Usually the Trisagion is spoken, but can be sung or chanted such as this excerpt from the Akathist of Thanksgiving.

The Lords Prayer, I particularly love the way Orthodox sing. The recording below is from an Orthodox wedding. The Lord’s prayer is also part of the Trisagion, but not usually sung at that early part of prayer. (I used to sing it to my daughter when she was a baby, during our prayers at home.) I just love this!

Focus and Practice

What’s most important is focus and practice. When I first started coming to the Orthodox liturgy, I was uncomfortable and critical of how prayers were repeated all the time, the same words used, week after week. I shared my feelings at Intro to Orthodoxy class and Fr. Bill explained that learning how to pray is very much like learning how to play an instrument. Just like practicing scales over and over again until they become second nature, you practice to the point where you don’t have to think about them, and now you can become a conduit for creativity. Then you can start making music. He said it’s the same with prayer. That made a lot of sense to me.

Neurologically, when we practice anything it’s like making a path through the woods, but in our brains. The electrical impulses actually cut a “neural pathway” through our brain. Repeating anything does. Driving to work. Habitual thoughts. Practicing scales. They all  create paths of least resistance for neural impulses to travel — over time and with repetition it becomes easier and easier than hacking through thick brush with a machete. Getting good at anything is the same. Walking. talking. Communicating.

Prayer really is a form of communication.

In its simplest most basic form, communication is a sender, a receiver, and a message. The goal of course being the conveyance of a message and connection to another– the very definition of relationship. For connection and communication to occur, both parties need to be speaking the same language, not have any interference or noise, and each party takes turns speaking (sending) and listening (receiving). They are two different modes. One cannot speak and listen at the same time.

Remember the game “Telephone” in kindergarten? Everyone stands in a circle, the starting person whispers a phrase into the ear of their friend on the left (sending), who hears it (receiving) and passes it on by whispering into the ear of their friend on their left, (sending) and so on. Lowering the voice to a whisper represents a form of interference (noise), because there’s not enough amplification for the conveyance of all the nuances of the sounds of the words, thereby interfering with communication. By the time the message gets conveyed to the last person, it is usually quite changed from the original message. Imagine if nobody listened, but everyone talked or whispered. That’s kind of how our lives are these days.

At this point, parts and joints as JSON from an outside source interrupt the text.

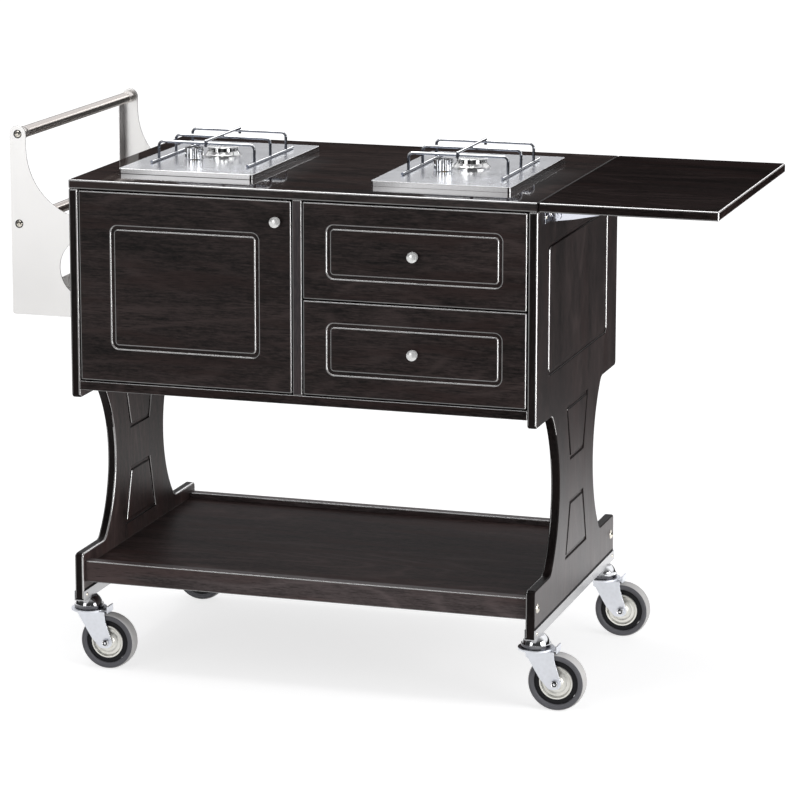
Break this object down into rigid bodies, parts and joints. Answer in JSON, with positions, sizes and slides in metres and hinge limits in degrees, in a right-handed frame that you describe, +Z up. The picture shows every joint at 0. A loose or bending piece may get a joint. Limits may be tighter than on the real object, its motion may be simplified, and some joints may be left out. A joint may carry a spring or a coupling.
{
  "type": "flambe cart",
  "caption": "Serving cart with gas hobs, door and drawers, drop leaf, side bottle rack with push handle, lower shelf and swivel castors.",
  "frame": {"origin": "on the floor, in the middle of the whole cart's length and depth with its leaf up and its knobs counted", "axes": "+X along the cart to the drop leaf, -Y out of the door and drawers, +Z up"},
  "size_m": [1.254, 0.572, 0.967],
  "materials": {
    "wood_upright": "lacquered dark stained veneer, grain upright",
    "wood_top": "glossy lacquered dark stained veneer, grain along the cart",
    "wood_front": "lacquered dark stained veneer, grain along the cart",
    "wood_board": "lacquered dark stained veneer",
    "drawer_ply": "clear lacquered birch",
    "zinc_steel": "bright zinc plated sheet",
    "catch_plastic": "moulded, off-white",
    "chrome": "bright chrome plate",
    "nickel_screw": "nickel plated",
    "stainless": "satin stainless sheet and tube",
    "polished_steel": "polished stainless sheet",
    "burner_steel": "machined, bright",
    "gas_brass": "satin",
    "fork_zinc": "blue-white zinc plated pressing",
    "wheel_core": "black core with plated cover plates",
    "tyre": "grey non-marking rubber"
  },
  "bodies": {
    "cart": {"left_side_panel": "wood_upright", "right_side_panel": "wood_upright", "top_board": "wood_top", "bottom_board": "wood_board", "centre_divider": "wood_upright", "back_panel": "wood_board", "shelf_board": "wood_board", "shelf_front_rail": "wood_board", "shelf_back_rail": "wood_board", "shelf_bolts": "nickel_screw", "foot_channels": "zinc_steel", "channel_screws": "nickel_screw", "door_hinge_arms": "zinc_steel", "door_catch": "catch_plastic", "cabinet_slides": "zinc_steel", "leaf_bracket_plates": "zinc_steel", "rack_front_plate": "stainless", "rack_rear_plate": "stainless", "bottle_tray": "stainless", "push_handle": "stainless", "bottle_rail": "stainless", "rack_screws": "nickel_screw", "left_hob_plate": "polished_steel", "right_hob_plate": "polished_steel", "burner_bodies": "burner_steel", "gas_taps": "gas_brass", "gas_pipe": "gas_brass", "castor_heads": "chrome"},
    "door": {"door_panel": "wood_front", "door_knob": "chrome", "door_hinge_cups": "zinc_steel", "door_strike": "zinc_steel"},
    "upper_drawer": {"upper_drawer_front": "wood_front", "upper_drawer_box": "drawer_ply", "upper_drawer_knob": "chrome", "upper_drawer_slides": "zinc_steel"},
    "lower_drawer": {"lower_drawer_front": "wood_front", "lower_drawer_box": "drawer_ply", "lower_drawer_knob": "chrome", "lower_drawer_slides": "zinc_steel"},
    "leaf": {"drop_leaf": "wood_top", "leaf_bracket_arms": "zinc_steel"},
    "left_cap": {"left_burner_cap": "burner_steel"},
    "right_cap": {"right_burner_cap": "burner_steel"},
    "left_support": {"left_pan_support": "chrome"},
    "right_support": {"right_pan_support": "chrome"},
    "left_tap_knob": {"left_hob_knob": "chrome"},
    "right_tap_knob": {"right_hob_knob": "chrome"},
    "castor_1": {"castor_fork_1": "fork_zinc"},
    "wheel_1": {"castor_wheel_1": "wheel_core", "castor_tyre_1": "tyre"},
    "castor_2": {"castor_fork_2": "fork_zinc"},
    "wheel_2": {"castor_wheel_2": "wheel_core", "castor_tyre_2": "tyre"},
    "castor_3": {"castor_fork_3": "fork_zinc"},
    "wheel_3": {"castor_wheel_3": "wheel_core", "castor_tyre_3": "tyre"},
    "castor_4": {"castor_fork_4": "fork_zinc"},
    "wheel_4": {"castor_wheel_4": "wheel_core", "castor_tyre_4": "tyre"}
  },
  "joints": [
    {"name": "door_hinge", "type": "hinge", "parent": "cart", "child": "door", "pos_m": [-0.4945, -0.272, 0.696], "axis": [0, 0, -1], "range_deg": [0, 110]},
    {"name": "upper_drawer_slide", "type": "slide", "parent": "cart", "child": "upper_drawer", "axis": [0, -1, 0], "range_m": [0, 0.35]},
    {"name": "lower_drawer_slide", "type": "slide", "parent": "cart", "child": "lower_drawer", "axis": [0, -1, 0], "range_m": [0, 0.35]},
    {"name": "leaf_hinge", "type": "hinge", "parent": "cart", "child": "leaf", "pos_m": [0.337, 0.007, 0.85], "axis": [0, 1, 0], "range_deg": [0, 90]},
    {"name": "left_tap_turn", "type": "hinge", "parent": "cart", "child": "left_tap_knob", "pos_m": [-0.37, -0.036, 0.89], "axis": [0, 0, 1], "range_deg": [0, 200]},
    {"name": "left_support_lift", "type": "slide", "parent": "cart", "child": "left_support", "axis": [0, 0, 1], "range_m": [0, 0.06]},
    {"name": "left_cap_lift", "type": "slide", "parent": "cart", "child": "left_cap", "axis": [0, 0, 1], "range_m": [0, 0.008]},
    {"name": "right_tap_turn", "type": "hinge", "parent": "cart", "child": "right_tap_knob", "pos_m": [0.09, -0.036, 0.89], "axis": [0, 0, 1], "range_deg": [0, 200]},
    {"name": "right_support_lift", "type": "slide", "parent": "cart", "child": "right_support", "axis": [0, 0, 1], "range_m": [0, 0.06]},
    {"name": "right_cap_lift", "type": "slide", "parent": "cart", "child": "right_cap", "axis": [0, 0, 1], "range_m": [0, 0.008]},
    {"name": "castor_swivel_1", "type": "hinge", "parent": "cart", "child": "castor_1", "pos_m": [-0.505, -0.228, 0.106], "axis": [0, 0, 1], "continuous": true},
    {"name": "wheel_spin_1", "type": "hinge", "parent": "castor_1", "child": "wheel_1", "pos_m": [-0.467, -0.228, 0.05], "axis": [0, 1, 0], "continuous": true},
    {"name": "castor_swivel_2", "type": "hinge", "parent": "cart", "child": "castor_2", "pos_m": [0.315, -0.228, 0.106], "axis": [0, 0, 1], "continuous": true},
    {"name": "wheel_spin_2", "type": "hinge", "parent": "castor_2", "child": "wheel_2", "pos_m": [0.353, -0.228, 0.05], "axis": [0, 1, 0], "continuous": true},
    {"name": "castor_swivel_3", "type": "hinge", "parent": "cart", "child": "castor_3", "pos_m": [-0.505, 0.242, 0.106], "axis": [0, 0, 1], "continuous": true},
    {"name": "wheel_spin_3", "type": "hinge", "parent": "castor_3", "child": "wheel_3", "pos_m": [-0.467, 0.242, 0.05], "axis": [0, 1, 0], "continuous": true},
    {"name": "castor_swivel_4", "type": "hinge", "parent": "cart", "child": "castor_4", "pos_m": [0.315, 0.242, 0.106], "axis": [0, 0, 1], "continuous": true},
    {"name": "wheel_spin_4", "type": "hinge", "parent": "castor_4", "child": "wheel_4", "pos_m": [0.353, 0.242, 0.05], "axis": [0, 1, 0], "continuous": true}
  ]
}
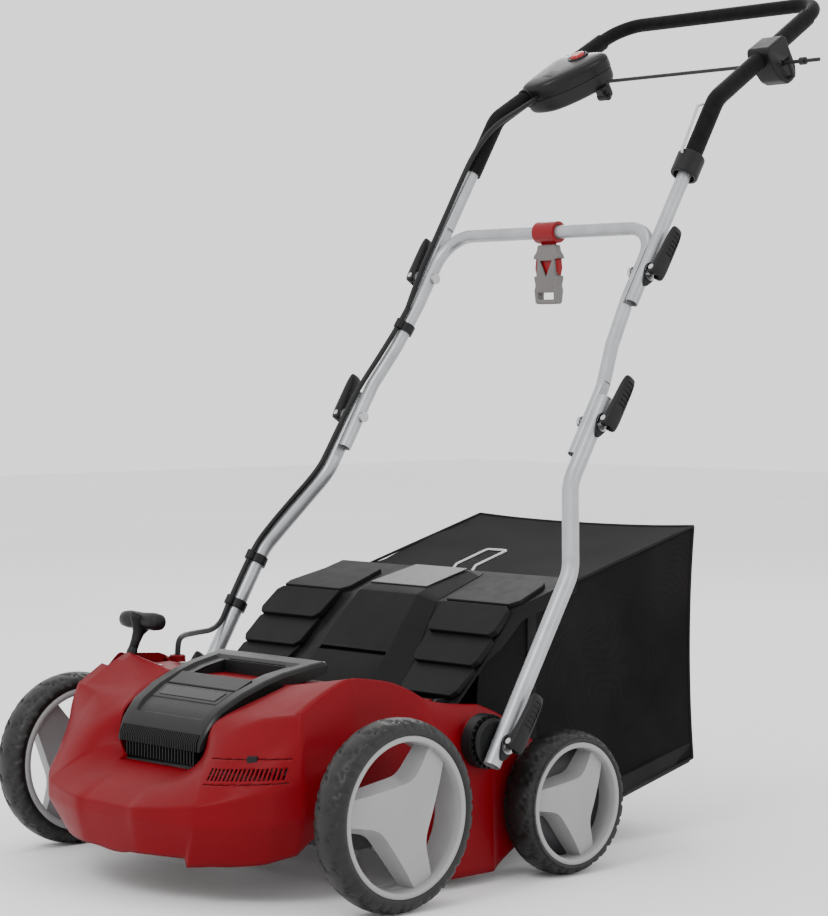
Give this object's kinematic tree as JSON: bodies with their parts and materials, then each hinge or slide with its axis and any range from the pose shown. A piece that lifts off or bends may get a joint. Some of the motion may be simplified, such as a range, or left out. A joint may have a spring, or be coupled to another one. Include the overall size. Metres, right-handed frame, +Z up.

Here’s what I think. People who believe God isn’t there, isn’t listening, is unresponsive — they have it backwards. The Blessed Elder Paisios said God is broadcasting 24/7; out job is to tune ourselves to his frequency. We are the ones not listening.

Truly, in my own experience — and I’m not a pro at prayer like the monks of Mount Athos, are — and in that of concert musicians and painters and anyone creative —  it is normal to experience and receive communication a higher Source.  To quiet the mind is key: stopping thought, getting into listening mode. It’s not hard, really. You can do it right now, while reading this. Close your eyes for just a few minutes and notice your breathing. Or a meaningless sound like a fan or clock ticking. Notice how as soon as you start listening, your mind shuts off, not thinking. You can focus attention, and shift your focus. Notice your heart beating. Now notice your breathing. Now notice any other sound in the room or outside the room. Tap your foot on the floor and hear that. That ability to focus attention and listen is the key. Focus on listening, receiving thoughts, instead of thinking thoughts.

Another analogy: baseball. You’re either up to bat (sending) or you’re out in the field waiting to catch a fly ball (receiving.) They’re completely separate modes, and you can’t do both at the same time.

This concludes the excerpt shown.